Other nations including Canada and Finland have traditionally been the leaders in ice navigation while the U.S. has for the most part dominated ice-free waters. But even vessels traveling up Cook Inlet face ice conditions regularly in the winter. The Coast Guard considers anything north of latitude 60 as the Arctic – and that encompasses most of Alaska. If new rules and regulations govern those waters, Alaskans should be ready and properly trained to fill that industry need for trained workers.

Key to the Ice Navigation course is a top of-the-line vessel simulator, which looks and feels just like a real ship. In fact, it has three full bridges so groups can work on the same exercise; say, two bridges simulating tug activity while a third is an oil tanker being towed. Programmers are working to add data from many of Alaska’s locations into the simulator’s computers so students can mimic travel and docking in some of Alaska’s main ports. Another project is to map some of the more commonly traveled rivers so students can practice the minutiae of those complicated waterways.
“It doesn’t do anyone any good to learn how to go in and out of San Francisco,” Stewart said. “They need to learn to go in and out of Kachemak Bay.”
The class will initially be offered to a team of industry professionals for peer review. Once it is fine-tuned, students will be invited to sign up, perhaps as early as next fall. Hamilton said the course may be refined as international shipping laws come into effect but both industry and the Coast Guard saw merit in getting started sooner rather than later.

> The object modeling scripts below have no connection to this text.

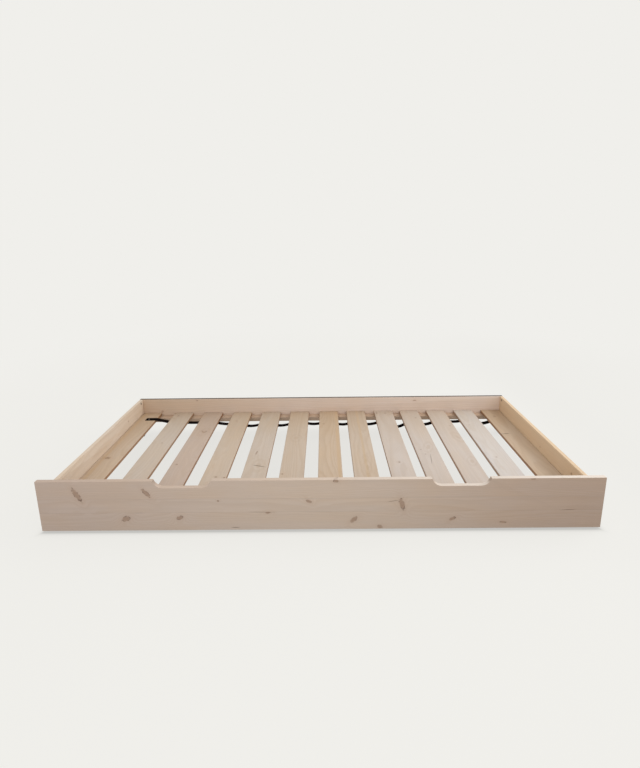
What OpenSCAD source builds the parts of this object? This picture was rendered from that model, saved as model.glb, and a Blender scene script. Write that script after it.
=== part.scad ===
// Low pine trundle bed: a tray of boards on four hidden castors.
// The front panel faces -Y, the length runs along X, and the floor is z = 0.
// The origin is the centre of the footprint, on the floor.

/* [Front panel] */
// Length of the front panel
front_w = 2000; // [1660:10:2400]
// How far the front panel runs past each side board
overhang = 31; // [10:1:60]
// Height of the front panel
front_h = 195; // [160:5:240]
// Thickness of the front panel
front_t = 18; // [15:1:24]
// Gap between the front panel and the floor
floor_gap = 8; // [4:1:16]
// Distance of the left grip notch from the middle of the panel
notch_left = 482; // [300:1:580]
// Distance of the right grip notch from the middle of the panel
notch_right = 499; // [300:1:580]
// Width of a grip notch at the panel's top edge
notch_w = 208; // [160:1:240]
// Depth of a grip notch
notch_d = 27; // [20:1:34]
// Slope of a notch's ends, in degrees
notch_slope = 66; // [45:1:70]
// Radius in the notch's bottom corners
notch_r = 38; // [10:1:40]

/* [Box] */
// Depth of the whole bed, from front face to back face
depth = 950; // [760:5:1160]
// Thickness of the side boards
side_t = 15; // [15:0.5:22]
// Thickness of the back panel
back_t = 18; // [15:1:24]
// How far the side and back boards run below the ledges
board_lip = 10; // [0:1:20]
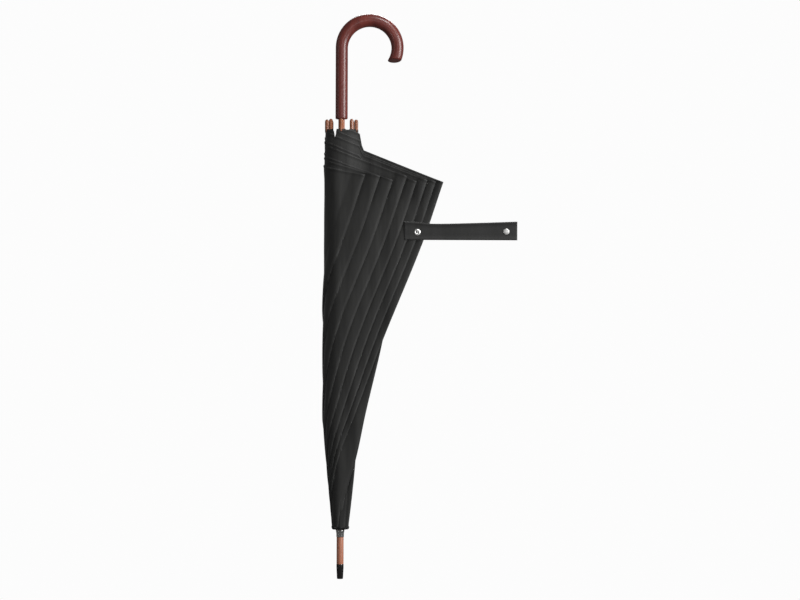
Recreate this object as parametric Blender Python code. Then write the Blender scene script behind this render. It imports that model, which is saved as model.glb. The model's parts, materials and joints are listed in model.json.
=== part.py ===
"""Stick umbrella, closed and unwrapped, standing on its tip.

Metres, +Z up along the shaft from the tip to the handle, origin at the centre of the tip's end face,
+X towards the open side of the crook and the loose flaps, -Y towards the flaps' outer face.
"""
from math import asin, cos, pi, sin

import bmesh
import bpy
from mathutils import Matrix, Vector

# ---- driving dimensions ----
GAP = 0.0003

SHAFT_RADIUS = 0.005
SHAFT_BORE = SHAFT_RADIUS + GAP
SHAFT_TENON_RADIUS = 0.0037
SHAFT_TENON_START = 0.0060
SHAFT_TENON_END = 0.0240
SHAFT_END = 0.7645
SHAFT_SIDES = 20

TIP_CAP_TOP = 0.0236
TIP_CAP_END_RADIUS = 0.0045
TIP_CAP_TOP_RADIUS = 0.0053

CUP_BOTTOM = 0.0660
CUP_TOP = 0.0770
CUP_PIN_HEIGHT = 0.0700

RIB_COUNT = 8
PIVOT_RADIUS = 0.009
CROWN_PIVOT_Z = 0.087
STRETCHER_LENGTH = 0.285
STRETCHER_PIVOT_RADIUS = 0.020
RIB_END_Z = 0.712
RIB_END_RADIUS = 0.0225

CLOSED_ANGLE = asin((STRETCHER_PIVOT_RADIUS - PIVOT_RADIUS) / STRETCHER_LENGTH)
STRETCHER_PIVOT_Z = CROWN_PIVOT_Z + STRETCHER_LENGTH * cos(CLOSED_ANGLE)
RUNNER_PIVOT_Z = CROWN_PIVOT_Z + 2 * STRETCHER_LENGTH * cos(CLOSED_ANGLE)

HUB_RADIUS = 0.0115
HUB_SLOT_WIDTH = 0.0026
HUB_SLOT_FLOOR = 0.0069
WIRE_RADIUS = 0.00055
EYE_HOLE_RADIUS = 0.0009
RUNNER_SLEEVE_RADIUS = 0.0066
RUNNER_TOP = 0.7000

OPEN_ANGLE = CLOSED_ANGLE + pi / 3
RUNNER_OPEN_Z = CROWN_PIVOT_Z + 2 * STRETCHER_LENGTH * cos(OPEN_ANGLE)
RUNNER_HUB_BELOW = 0.0040
STOP_PIN_Z = RUNNER_OPEN_Z - RUNNER_HUB_BELOW - 0.0014

CATCH_LENGTH = 0.0256
CATCH_REACH = 0.0080
CLOSED_CATCH_TOOTH = 0.6896
OPEN_CATCH_TOOTH = RUNNER_OPEN_Z + RUNNER_TOP - RUNNER_PIVOT_Z + GAP

CANOPY_BOTTOM = 0.0836
CANOPY_TOP = 0.7030
CANOPY_RADIUS = 0.028
CANOPY_WALL = 0.0012

STRAP_Z = 0.548
STRAP_TAB_START = 0.099
STRAP_SEAM_X = 0.14165
STRAP_SEAM_GAP = 0.0008
STRAP_END = 0.278
STRAP_THICKNESS = 0.0020
STRAP_EDGE_HALF = 0.0002
STRAP_TAPER = 0.0034
STRAP_HALF_START = 0.0130
STRAP_HALF_SEAM = 0.0132
STRAP_HALF_END = 0.0145
SNAP_STUD_X = 0.1216
SNAP_CAP_X = 0.2610

HANDLE_RADIUS = 0.0096
HANDLE_BOTTOM = 0.7237
CROOK_CENTRE_Z = 0.8364
CROOK_RADIUS = 0.0440
CROOK_TURN = 1.16 * pi


# ---- materials ----
def material(name, colour, roughness, metallic=0.0):
    made = bpy.data.materials.new(name)
    made.use_nodes = True
    shader = made.node_tree.nodes["Principled BSDF"]
    shader.inputs["Base Color"].default_value = (*colour, 1.0)
    shader.inputs["Roughness"].default_value = roughness
    shader.inputs["Metallic"].default_value = metallic
    return made


# ---- mesh helpers ----
def polar(radius, angle, z):
    return Vector((radius * cos(angle), radius * sin(angle), z))


def circle(radius, z, sides, centre=(0.0, 0.0)):
    shift = Vector((centre[0], centre[1], 0.0))
    return [polar(radius, 2 * pi * i / sides, z) + shift for i in range(sides)]


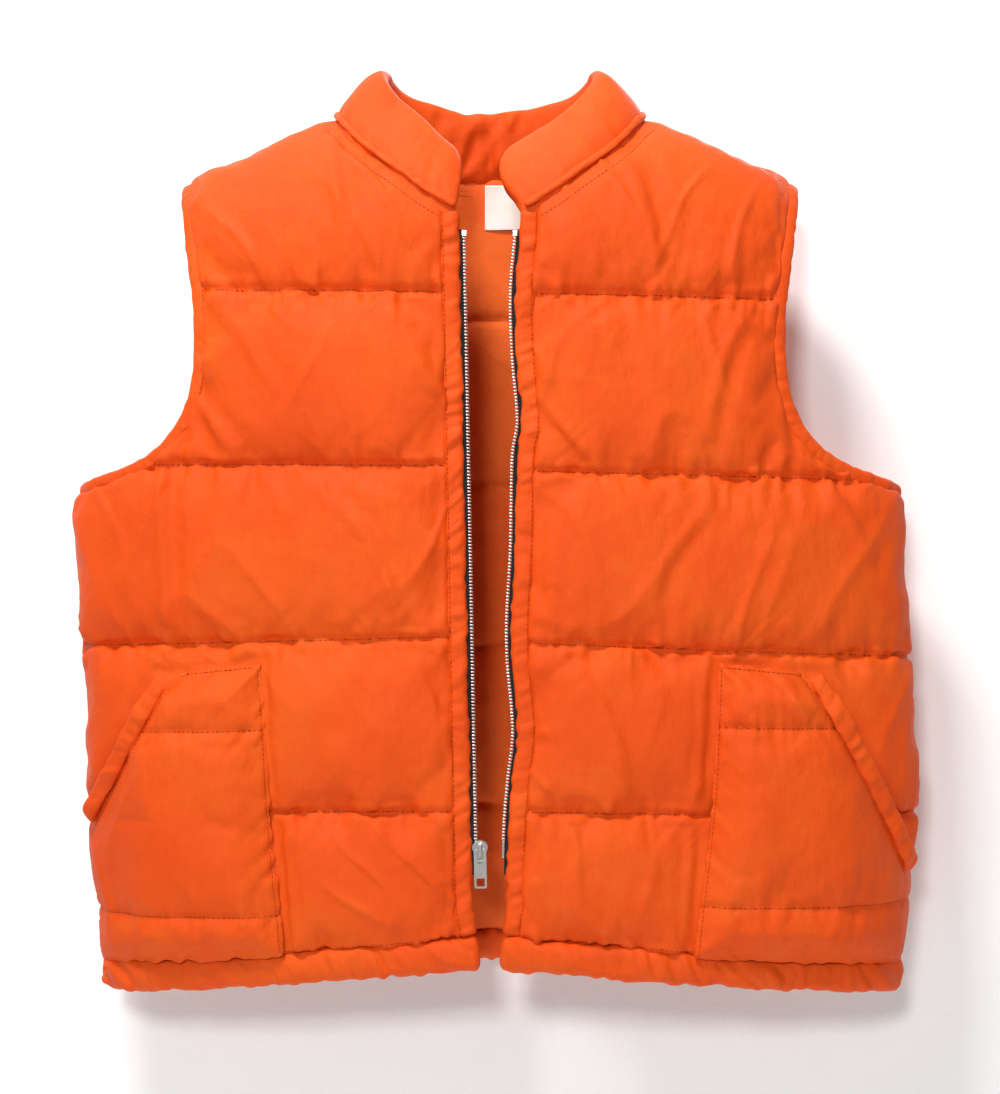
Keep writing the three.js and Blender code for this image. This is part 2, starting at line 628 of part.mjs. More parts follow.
// ---- Materials --------------------------------------------------------------------------------
const finish = (color, roughness, metalness = 0) =>
  new THREE.MeshStandardMaterial({ color, roughness, metalness, flatShading: true });
const shellCloth = () => finish(0xf2601f, 0.45);
const liningCloth = () => finish(0xc9551f, 0.75);
const wool = () => finish(0xf3efe6, 0.95);
const blackTape = () => finish(0x17161a, 0.8);
const nickel = () => finish(0xb9b8b4, 0.28, 1);
const whiteCloth = () => finish(0xecebe6, 0.8);

// ---- Assembly ---------------------------------------------------------------------------------
function addPiece(name, solid, material, parent = vest) {
  const mesh = new THREE.Mesh(toGeometry(solid), material);
  mesh.name = name;
  parent.add(mesh);
  return mesh;
}

const SIDES = { right: -1, left: 1 };
for (const [name, side] of Object.entries(SIDES)) {
  addPiece(`front_shell_${name}`, frontPanel(side, "shell"), shellCloth());
  addPiece(`front_wadding_${name}`, frontPanel(side, "wadding"), wool());
  addPiece(`front_lining_${name}`, frontPanel(side, "lining"), liningCloth());
  addPiece(`front_facing_${name}`, frontFacing(side), shellCloth());
  addPiece(`armhole_binding_${name}`, armholeBinding(side), shellCloth());
  addPiece(`hem_band_front_${name}`, hemBand("front", side), shellCloth());
  addPiece(`pocket_shell_${name}`, pocketShell(side), shellCloth());
  addPiece(`pocket_wadding_${name}`, pocketWadding(side), wool());
  addPiece(`pocket_lining_${name}`, pocketLining(side), liningCloth());
  addPiece(`pocket_mouth_${name}`, pocketMouth(side), shellCloth());
}

addPiece("back_shell", backPanel("shell"), shellCloth());
addPiece("back_wadding", backPanel("wadding"), wool());
addPiece("back_lining", backPanel("lining"), liningCloth());
addPiece("hem_band_back", hemBand("back"), shellCloth());

addPiece("collar_outer", collarOuter(), shellCloth());
addPiece("collar_wadding", collarWadding(), wool());
addPiece("collar_inner", collarInner(), liningCloth());
addPiece("neck_welt", neckWelt(), shellCloth());
addPiece("neck_tape", neckTape(), liningCloth());
addPiece("neck_label", neckLabel(), whiteCloth());

for (const [name, side] of Object.entries(SIDES)) {
  addPiece(`zip_tape_${name}`, zipTape(side), blackTape());
  addPiece(`zip_teeth_${name}`, zipTeeth(side), nickel());
  const top = placeOnChain(side, ZIP_TOP_Z + GAP + STOP.height / 2);
  addPiece(`zip_top_stop_${name}`, block(STOP.width, STOP.thick, STOP.height), nickel(), top);
  const pin = placeOnChain(side, ZIP_END_Z - GAP - PIN.length / 2);
  const pinName = side === SLIDER_SIDE ? "zip_retainer_pin" : "zip_insertion_pin";
  addPiece(pinName, block(PIN.width, PIN.width, PIN.length), nickel(), pin);
}

const boxPlace = placeOnChain(SLIDER_SIDE, BOX_TOP_Z - BOX.height / 2);
const box = addPiece("zip_retainer_box", block(BOX.width, BOX.thick, BOX.height), nickel(), boxPlace);
box.position.x = SLIDER_SHIFT;

const sliderPlace = placeOnChain(SLIDER_SIDE, SLIDER_Z);
const slider = new THREE.Group();
slider.position.x = SLIDER_SHIFT;
sliderPlace.add(slider);
addPiece("zip_slider", sliderBody(), nickel(), slider);
const bridge = addPiece("zip_slider_bridge", sliderBridge(), nickel(), slider);
bridge.position.y = -SLIDER_THICK / 2 - GAP;
const pull = addPiece("zip_pull_tab", pullTab(), nickel(), slider);
pull.position.y = bridge.position.y - (BRIDGE.rise - BRIDGE.bar) / 2;

export default vest;
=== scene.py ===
import math

import bmesh
import bpy
import numpy as np
from bpy.props import FloatProperty, FloatVectorProperty, PointerProperty
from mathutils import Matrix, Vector
from mathutils.bvhtree import BVHTree


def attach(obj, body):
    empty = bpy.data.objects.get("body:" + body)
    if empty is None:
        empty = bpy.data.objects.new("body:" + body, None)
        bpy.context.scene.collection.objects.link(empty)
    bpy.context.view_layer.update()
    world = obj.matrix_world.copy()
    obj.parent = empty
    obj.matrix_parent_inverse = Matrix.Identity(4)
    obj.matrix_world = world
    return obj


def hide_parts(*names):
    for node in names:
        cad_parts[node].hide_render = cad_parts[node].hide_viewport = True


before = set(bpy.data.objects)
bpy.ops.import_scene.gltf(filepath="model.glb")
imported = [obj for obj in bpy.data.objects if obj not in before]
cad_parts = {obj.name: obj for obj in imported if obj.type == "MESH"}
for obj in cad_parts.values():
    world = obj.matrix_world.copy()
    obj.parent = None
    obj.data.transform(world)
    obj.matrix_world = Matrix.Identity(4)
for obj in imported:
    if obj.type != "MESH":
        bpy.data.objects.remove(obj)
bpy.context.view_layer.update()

bl_info = {
    "name": "Quilted Safety Vest",
    "version": (1, 0, 0),
    "blender": (4, 5, 0),
    "location": "3D View > Sidebar > Vest",
    "description": "Sews the padded cloth, trims and zip of a hanging safety vest onto its frame",
    "category": "Add Mesh",
}

# ---- Cut of the vest, in millimetres: the frame's own sizes -----------------------------------
MM = 0.001
CHEST_HALF = 301.0
PANEL_HALF = 8.4
HEM_TAPER = 12.0
HANG_SWAY = 9.0
BODY_DEPTH = 60.0
SHOULDER_ROUND = 110.0
ROUND_PATH = 137.0  # length along the rounding of the shoulder
SHOULDER_SLOPE = 0.41
NECK_SIDE_X, NECK_SIDE_Z = 114.0, 2.0
UNDERARM_Z = -264.0
WAIST_Z = -475.0
HEM_FRONT_Z, HEM_BACK_Z, HEM_SIDE_Z = -596.0, -614.0, -622.0
HEM_BAND = 20.0
SEAM_RISE = PANEL_HALF * math.hypot(1.0, SHOULDER_SLOPE)
FACING_WIDTH = 14.0
BINDING_WIDTH = 10.0
ZIP_TOP_Z, ZIP_END_Z = -92.0, -508.0
CHAIN_TOP_X, CHAIN_END_X = 17.5, 9.5
EDGE_FROM_CHAIN = 3.6
EDGE_STRAIGHT_TO = -554.0
HEM_EDGE_X = 5.0
COLLAR_HEIGHT = 51.0
COLLAR_LEAN = {"front": 31.0, "side": 40.0, "back": 13.0}
FACES = {"front": -1.0, "back": 1.0}
SIDES = {"right": -1.0, "left": 1.0}

SHOULDER_TIP = (221.0, NECK_SIDE_Z - SHOULDER_SLOPE * (221.0 - NECK_SIDE_X))
ARMHOLE = (SHOULDER_TIP, (213, -95), (206, -150), (211, -204), (240, -242), (CHEST_HALF, UNDERARM_Z))
NECK_FRONT = ((0, -85), (17, -80), (42, -66), (62, -51), (88, -31), (104, -12), (114, 4))
NECK_BACK = ((0, -32), (35, -31), (70, -25), (99, -10), (114, 4))

# Height of each quilting seam at the middle, and how far it has dropped at the side.
QUILTING = {
    ("front", "right"): ((-488, 3), (-367, 9), (-250, -2), (-131, -6)),
    ("front", "left"): ((-488, 7), (-371, 13), (-253, 7), (-131, 4)),
    ("back", "both"): ((-498, 4), (-381, 6), (-261, 3), (-137, 0)),
}
POCKET_QUILTING = {"right": ((-556, 8), (-428, 8)), "left": ((-550, 7), (-427, 6))}

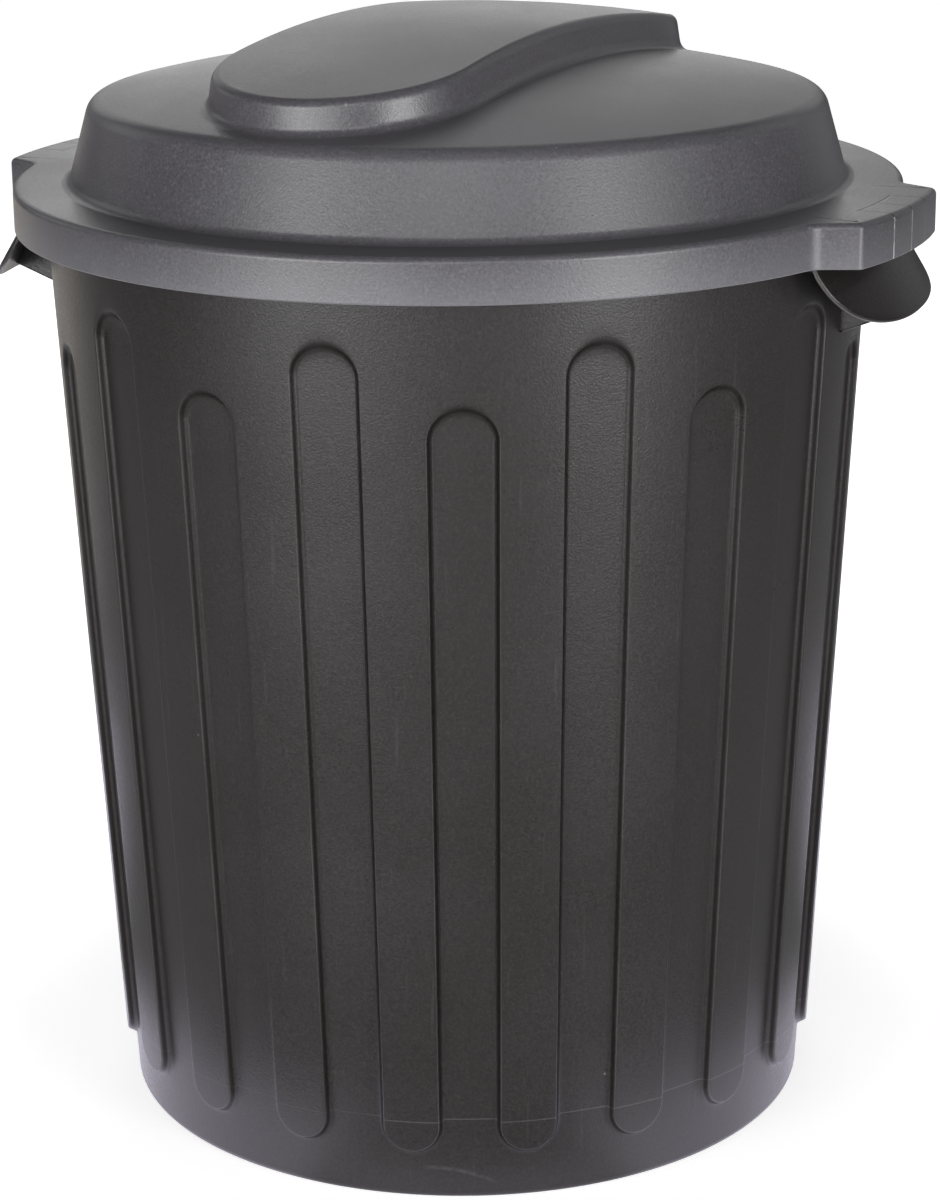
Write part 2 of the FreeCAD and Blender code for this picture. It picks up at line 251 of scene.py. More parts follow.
# A ring of points for each step of a profile, turned about the upright axis.
def turned(radii, heights, angles):
    radii, heights = np.asarray(radii)[:, None], np.asarray(heights)[:, None]
    ring = np.ones_like(angles)[None]
    places = [radii * np.sin(angles)[None], -radii * np.cos(angles)[None], heights * ring]
    return withEdge(np.stack(places, axis=-1))


# The profile that closes the wall above: out along the flange, down and up round the
# lip, and back across the rim to the inside.
def rimPath(wallTop):
    wall, rim, lip = tub["wall"], tub["rimHeight"], tub["lipRadius"]
    low, soft = rim - tub["lipHeight"], tub["lipRound"]
    corners = [(ribRadius(wallTop), wallTop), (ribRadius(rim - wall), rim - wall), (lip - wall, rim - wall),
               (lip - wall, low), (lip, low), (lip, rim), (ribRadius(rim) - wall, rim),
               (ribRadius(wallTop) - wall, wallTop)]
    return roundedPath(corners, [0, 2 * soft, soft, soft, soft, 1.5 * soft, soft, 0], smallArcSteps)


# The profile that closes the wall below: round the foot, across its ring and up into
# the recess.
def footPath(wallFoot):
    ring, recess = tub["fluteFootRadius"] - tub["footRing"], tub["footRecess"]
    soft = tub["lipRound"]
    corners = [(fluteRadius(wallFoot), wallFoot), (fluteRadius(0), 0), (ring, 0), (ring, recess),
               (ring / 2, recess), (0, recess)]
    return roundedPath(corners, [0, tub["footRound"], soft, soft, 0, 0], midArcSteps)


# The profile of the floor inside, from the wall's foot to the middle.
def floorPath(wallFoot):
    floor, wall = tub["footRecess"] + tub["base"], tub["wall"]
    corners = [(fluteRadius(wallFoot) - wall, wallFoot), (fluteRadius(floor) - wall, floor),
               (fluteRadius(floor) / 2, floor), (0, floor)]
    return roundedPath(corners, [0, wall, 0, 0], smallArcSteps)


# The handles, in one piece with the tub
handle = {
    "foot": 0.4796,
    "footRadius": 0.2688,
    "bend": 0.517,
    "bendSoft": 0.001,
    "top": 0.529,
    "halfWidth": 0.0990,
    "roundPower": 3.2,
    "wall": 0.003,
    "gussetSpread": 0.031,
    "gussetWall": 0.003,
    "gussetFoot": 0.4675,
    "gussetTip": 0.4825,
    # Strength of the painted highlight along the middle of a flap's free edge.
    "beadHighlight": 2.2,
}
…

Mariners from previous programs weren’t taught techniques like navigating in a convoy that’s following an icebreaker, Hamilton said. It’s technical expertise that will be fundamental to future marine transport in the Far North.
"Everything fundamentally changes,” he said.
Having a trained workforce ready to respond to the needs of industry is vital to the health of Arctic operations – and the more Alaskans on Arctic vessels, the better, Hamilton added, noting that “we are the entry for the Arctic. The potential is huge.”